Having finished with block bodies, the sync state will be expressed as (Y,Y,H). With the choice of the first two entries equal it is indicated that the lineage (Y,H] is fully populated with blocks.

    0               Y                                                   (11)
    o---------------o----o
    | <--- imported ---> |
                    Y                                   H
                    o-----------------------------------o
                    | <------------ blocks -----------> |

The blocks (Y,H] will then be imported and executed. While this happens, the internal state of the FC might change/reset so that further import becomes impossible. Even when starting import, the block Y might not be in [0,L] anymore due to some internal reset of the FC logic. In any of those cases, sync processing restarts at clause (8) by resetting the sync state.

In case all blocks can be imported, one will will end up at

    0                 Y                                 H   L           (12)
    o-----------------o---------------------------------o---o
    | <--- imported --------------------------------------> |

with H<<L for L the current value of the latest entity of the FC module.

In many cases, H==L but there are other actors which also might import blocks quickly after finishing import of H before formally committing this task.
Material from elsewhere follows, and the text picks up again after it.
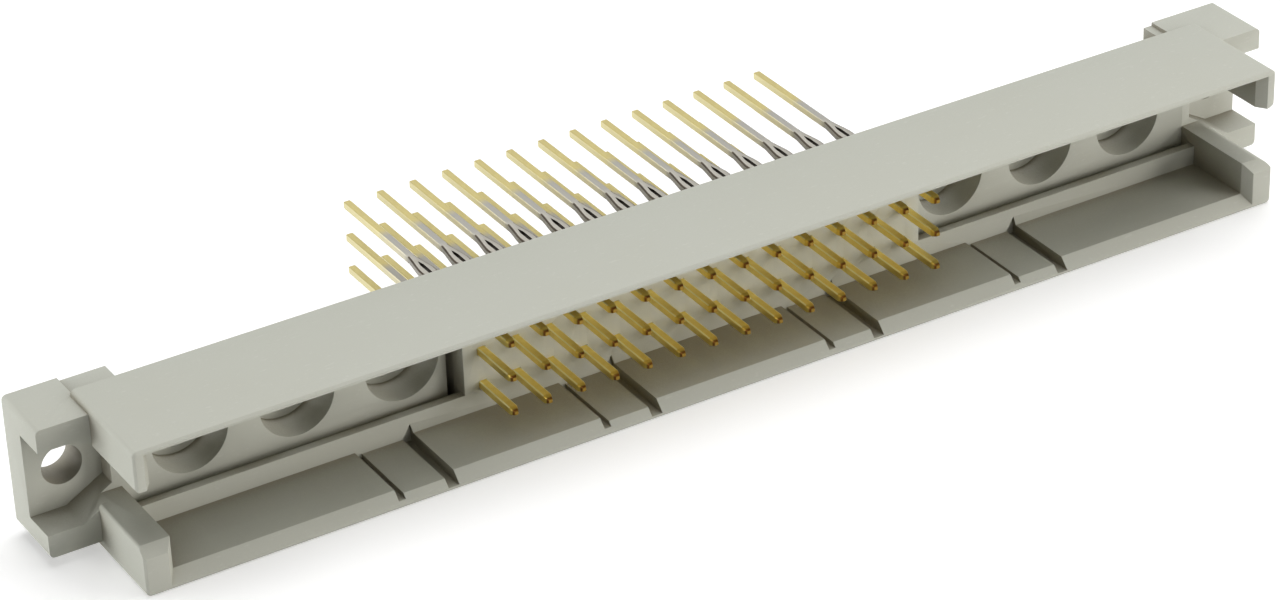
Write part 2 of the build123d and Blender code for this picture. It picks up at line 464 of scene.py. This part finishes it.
tail_tin = rgb(134, 132, 126)
tail_tin_y = 4.2 * mm
coin_colour = rgb(84, 77, 67)
coin_shade = rgb(62, 55, 47)
patch_scale = 2200
draw_scale = 9000
draw_stretch = 0.05
draw_height = 0.004 * mm
draw_strength = 0.15
metal_roughness = 0.46
tail_polish = 0.08
blade_polish = 0.21
arris_dullness = 0.2
draw_roughness = 0.08


def plated_metal(name, tin, tin_dull):
    """Gold on the blade and on the tail's end, and tin between them."""
    material, start, shader = new_material(name)
    place = start.node("ShaderNodeTexCoord", {}, {}, "Object")
    across = start.node("ShaderNodeSeparateXYZ", {}, {0: place}, "X")
    along = start.node("ShaderNodeSeparateXYZ", {}, {0: place}, "Y")
    height = start.node("ShaderNodeSeparateXYZ", {}, {0: place}, "Z")
    across = start.node("ShaderNodeMath", {"operation": "ABSOLUTE"}, {0: across})
    height = start.node("ShaderNodeMath", {"operation": "ABSOLUTE"}, {0: height})
    draw_place = start.node(
        "ShaderNodeMapping", {}, {"Vector": place, "Scale": (1.0, draw_stretch, 1.0)}
    )
    draw_lines = noise(start, draw_place, draw_scale, detail=3, roughness=0.6)
    patches = noise(start, place, patch_scale)

    # How much of each plating shows, along the strip and on its sides
    wavy = along + noise(start, place, wander_scale, detail=3) * wander_reach
    on_side = rise(start, across, tail_half - side_depth, tail_half - side_depth + side_fade)
    side_gold = rise(start, wavy, side_gold_y, side_gold_y + side_gold_fade, side_gold_share)
    tail_share = rise(start, wavy, gold_edge_y, gold_edge_y + plating_soft)
    tail_share = start.math("MAXIMUM", tail_share, side_gold * on_side)
    blade_share = rise(start, along, 0.0, -blade_fade)
    behind_zone = rise(start, along, zone_rear_y, tail_tin_y)
    arris = rise(start, across + height, arris_reach - arris_fade, arris_reach)
    tip_end_y = blade_tip_y + tip_end_depth
    behind_tip_end = rise(start, along, tip_end_y, tip_end_y + tip_end_fade)
    tip_share = rise(start, along, blade_tip_y + tip_depth, blade_tip_y + tip_depth / 2)

    # The platings laid over each other, from tin to the blade's brown tip
    body = mix_colour(start, patches, tin, tin_dull)
    body = mix_colour(start, behind_zone, body, tail_tin)
    body = mix_colour(start, on_side * behind_zone, body, tin_side)
    tail_body = mix_colour(start, patches, tail_gold, tail_gold_shade)
    tail_body = mix_colour(start, on_side, tail_body, tail_side_gold)
    body = mix_colour(start, tail_share, body, tail_body)
    blade_body = mix_colour(start, patches, blade_gold, blade_gold_shade)
    blade_body = mix_colour(start, arris, blade_body, arris_gold)
    body = mix_colour(start, blade_share, body, blade_body)
    tip_body = mix_colour(start, behind_tip_end, tip_end_colour, tip_colour)
    body = mix_colour(start, tip_share, body, tip_body)
    feed(shader, "Base Color", body)

    blade_sheen = blade_share * (blade_polish - arris_dullness * arris)
    roughness = metal_roughness - tail_polish * tail_share - blade_sheen
    feed(shader, "Roughness", roughness + draw_roughness * draw_lines)
    bump = start.node(
        "ShaderNodeBump", {},
        {"Strength": draw_strength, "Distance": draw_height, "Height": draw_lines},
    )
    feed(shader, "Normal", bump)
    shader.inputs["Metallic"].default_value = 1
    return material


pattern = add_object("contact_pattern", contact_mesh())
flat_faces = pattern.modifiers.new("flat_faces", "WEIGHTED_NORMAL")
flat_faces.keep_sharp = True
apply_modifiers(pattern)
strip = pattern.data
bpy.data.objects.remove(pattern)
strip.materials.append(plated_metal("gold_and_tin_plating", tin_colour, tin_shade))
strip.materials.append(plated_metal("coined_corners", coin_colour, coin_shade))
for row in range(row_count):
    for column in range(column_count):
        name = f"{row + 1}_{column + 1:02d}"
        contact = add_object("contact_strip_" + name, strip)
        x = (column - (column_count - 1) / 2) * pitch
        z = (row - (row_count - 1) / 2) * pitch
        contact.location = (x, 0, z)
        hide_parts("contact_" + name)
        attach(contact, "root")


# Floor
# A plain pale sheet under the object, which the camera sees as white with a soft shadow.
floor_half = 0.9
floor_gap = 0.02 * mm
floor_colour = (0.8, 0.8, 0.8, 1)
floor_roughness = 0.9
near_glow = (0.4, 0.4, 0.4, 1)
white = (1, 1, 1, 1)
shadow_reach = 0.09
white_reach = 0.25


def seen_directly(start):
    """1 for what the camera sees, also in gloss and through glass, and 0 for other light."""
    seen = start.node("ShaderNodeLightPath", {}, {}, "Is Camera Ray")
    for ray in ("Is Glossy Ray", "Is Transmission Ray"):
        seen = start.math("MAXIMUM", seen, start.node("ShaderNodeLightPath", {}, {}, ray))
    return seen


def pale_sheet():
    """A matt sheet with a glow for the camera, which is full far from the object."""
    material, start, shader = new_material("pale_sheet")
    shader.inputs["Base Color"].default_value = floor_colour
    shader.inputs["Roughness"].default_value = floor_roughness
    place = start.node("ShaderNodeNewGeometry", {}, {}, "Position")
    away = start.node("ShaderNodeVectorMath", {"operation": "LENGTH"}, {0: place}, "Value")
    far = rise(start, away, shadow_reach, white_reach)
    feed(shader, "Emission Color", mix_colour(start, far, near_glow, white))
    feed(shader, "Emission Strength", seen_directly(start))
    return material


floor_z = cad_box[0][2] - floor_gap
floor_mesh = bpy.data.meshes.new("floor")
floor_mesh.from_pydata(
    [(x * floor_half, y * floor_half, floor_z) for x, y in ((-1, -1), (1, -1), (1, 1), (-1, 1))],
    [],
    [(0, 1, 2, 3)],
)
floor_mesh.materials.append(pale_sheet())
floor = add_object("floor", floor_mesh)
floor.visible_shadow = False


# Light
# A wide lamp above the rear, one right above, and soft ones low on the left and on the right
# front. A small one shines along the housing through its end slots, and a small key lamp
# stands in front. The pale room is seen as white.
lamp_distance = 0.6
neutral = (1, 1, 1)
warm = (1, 0.968, 0.938)
room_light = 0.01


def towards(azimuth, elevation):
    """Direction from the object to a place that is given by its angles in degrees."""
    around = radians(azimuth)
    up = radians(elevation)
    return Vector((sin(around) * cos(up), -cos(around) * cos(up), sin(up)))


def lamp(name, azimuth, elevation, watts, size, colour):
    """A square area lamp that faces the object, placed by its angles as the camera is."""
    data = bpy.data.lights.new(name, "AREA")
    data.size = size
    data.energy = watts
    data.color = colour
    direction = towards(azimuth, elevation)
    holder = add_object(name, data)
    holder.location = direction * lamp_distance
    holder.rotation_euler = direction.to_track_quat("Z", "Y").to_euler()


lamp("lamp_left", azimuth=-112, elevation=8, watts=1.9, size=0.3, colour=neutral)
lamp("lamp_through_slots", azimuth=-92, elevation=0, watts=0.45, size=0.1, colour=neutral)
lamp("lamp_front_right", azimuth=45, elevation=10, watts=2.0, size=0.3, colour=warm)
lamp("lamp_key", azimuth=10, elevation=14, watts=0.4, size=0.14, colour=warm)
lamp("lamp_above", azimuth=140, elevation=68, watts=3.2, size=0.6, colour=neutral)
lamp("lamp_top", azimuth=0, elevation=80, watts=0.5, size=0.3, colour=neutral)

world = bpy.data.worlds.new("room")
bpy.context.scene.world = world
world.use_nodes = True
world.node_tree.nodes.clear()
room = Flow(world.node_tree)
sky = room.node(
    "ShaderNodeBackground", {},
    {"Color": white, "Strength": room_light + (1 - room_light) * seen_directly(room)},
)
world_output = world.node_tree.nodes.new("ShaderNodeOutputWorld")
world.node_tree.links.new(sky.socket, world_output.inputs["Surface"])


# Camera
# It looks down on the mating side from the left front, as in the photograph.
view_azimuth = -30.33
view_elevation = 30.38
view_roll = -2.20
view_distance = 285.3 * mm
view_aim = Vector((-1.67, -0.64, -3.46)) * mm
sensor_width = 36.0
focal_length = 118.6
nearest_seen = 0.02

towards_camera = towards(view_azimuth, view_elevation)
camera_data = bpy.data.cameras.new("camera")
camera_data.sensor_fit = "HORIZONTAL"
camera_data.sensor_width = sensor_width
camera_data.lens = focal_length
camera_data.clip_start = nearest_seen
camera = add_object("camera", camera_data)
level = towards_camera.to_track_quat("Z", "Y").to_matrix().to_4x4()
camera.matrix_world = (
    Matrix.Translation(view_aim + towards_camera * view_distance)
    @ level
    @ Matrix.Rotation(radians(view_roll), 4, "Z")
)
bpy.context.scene.camera = camera
bpy.context.scene.view_settings.view_transform = "Standard"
So H can become ancestor of L.

Now clause (12) is equivalent to clause (8).

Running the sync process for MainNet

For syncing, a beacon node is needed that regularly informs via RPC of a recently finalised block header.

The beacon node program used here is the nimbus_beacon_node binary from the nimbus-eth2 project (any other, e.g.the light client will do.) Nimbus_beacon_node is started as

  ./run-mainnet-beacon-node.sh \
     --web3-url=http://127.0.0.1:8551 \
     --jwt-secret=/tmp/jwtsecret

where http://127.0.0.1:8551 is the URL of the sync process that receives the finalised block header (here on the same physical machine) and /tmp/jwtsecret is the shared secret file needed for mutual communication authentication.

It will take a while for nimbus_beacon_node to catch up (see the Nimbus Guide for details.)

Starting nimbus for syncing

As the syncing process is quite slow, it makes sense to pre-load the database from an Era1 and Era archives (if available) before starting the real sync process. The command for importing an Era1 and Era reprositories would be something like

   ./build/nimbus_execution_client import \
      --era1-dir:/path/to/main-era1/repo \
      --era-dir:/path/to/main-era/repo \
      ...

which will take its time for the full MainNet Era1 repository (but way faster than the beacon sync.)

On a system with memory considerably larger than 8GiB the nimbus binary is started on the same machine where the beacon node runs with the command

   ./build/nimbus_execution_client \
      --engine-api=true \
      --engine-api-port=8551 \
      --engine-api-ws=true \
      --jwt-secret=/tmp/jwtsecret \
      ...

Note that --engine-api-port=8551 and --jwt-secret=/tmp/jwtsecret match the corresponding options from the nimbus-eth2 beacon source example.

Syncing on a low memory machine

On a system with memory around 8GiB the following additional options proved useful for nimbus to reduce the memory footprint.

For the Era1/Era pre-load (if any) the following extra options apply to "nimbus import":

   --chunk-size=1024
   --debug-rocksdb-row-cache-size=512000
   --debug-rocksdb-block-cache-size=1500000

To start syncing, the following additional options apply to nimbus:

   --debug-beacon-blocks-queue-hwm=1000
   --debug-rocksdb-max-open-files=384
   --debug-rocksdb-write-buffer-size=50331648
   --debug-rocksdb-block-cache-size=1073741824
   --debug-rdb-key-cache-size=67108864
   --debug-rdb-vtx-cache-size=268435456

Also, to reduce the backlog for nimbus-eth2 stored on disk, the following changes might be considered. In the file nimbus-eth2/vendor/mainnet/metadata/config.yaml change the folloing settings

   MIN_EPOCHS_FOR_BLOCK_REQUESTS: 33024
   MIN_EPOCHS_FOR_BLOB_SIDECARS_REQUESTS: 4096

to

   MIN_EPOCHS_FOR_BLOCK_REQUESTS: 8
   MIN_EPOCHS_FOR_BLOB_SIDECARS_REQUESTS: 8

Caveat: These changes are not useful when running nimbus_beacon_node as a production system.

Metrics

The following metrics are defined in worker/update/metrics.nim which will be available if nimbus is compiled with the additional make flags NIMFLAGS="-d:metrics --threads:on":

Variable Logic type Short description
nec_base block height B, increasing
nec_execution_head block height L, increasing
nec_sync_coupler block height C, 0 when idle
nec_sync_dangling block height D, 0 when idle
nec_sync_head block height H, 0 when idle
nec_sync_consensus_head block height T, increasing
nec_sync_header_lists_staged size # of staged header list records
nec_sync_headers_unprocessed size # of accumulated header block numbers
nec_sync_block_lists_staged size # of staged block list records
nec_sync_blocks_unprocessed size # of accumulated body block numbers
nec_sync_peers size # of peers working concurrently
nec_sync_non_peers_connected size # of other connected peers

Graphana example

There is an example configuration for the syncer on mainnet for the Grafana metrics display server. For this example, Grafana is configured on top of prometheus which in turn is configured roughly as

  /etc/prometheus/prometheus.yml:
    [..]
    scrape_configs:
      [..]
      # Use "ip addr add 172.16.210.1/24 dev lo" if there is no
      # such interface address "172.16.210.1" on the local network
      - job_name: mainnet
        static_configs:
        - targets: ['172.16.210.1:9099']

The nimbus_ececution client is supposed to run with the additional command line arguments (note that port 9099 is default)

  --metrics-address=172.16.210.1 --metrics-port=9099

A general Metric visualisation setup is described as part of the introductory README.md of the nimbus-eth1 package.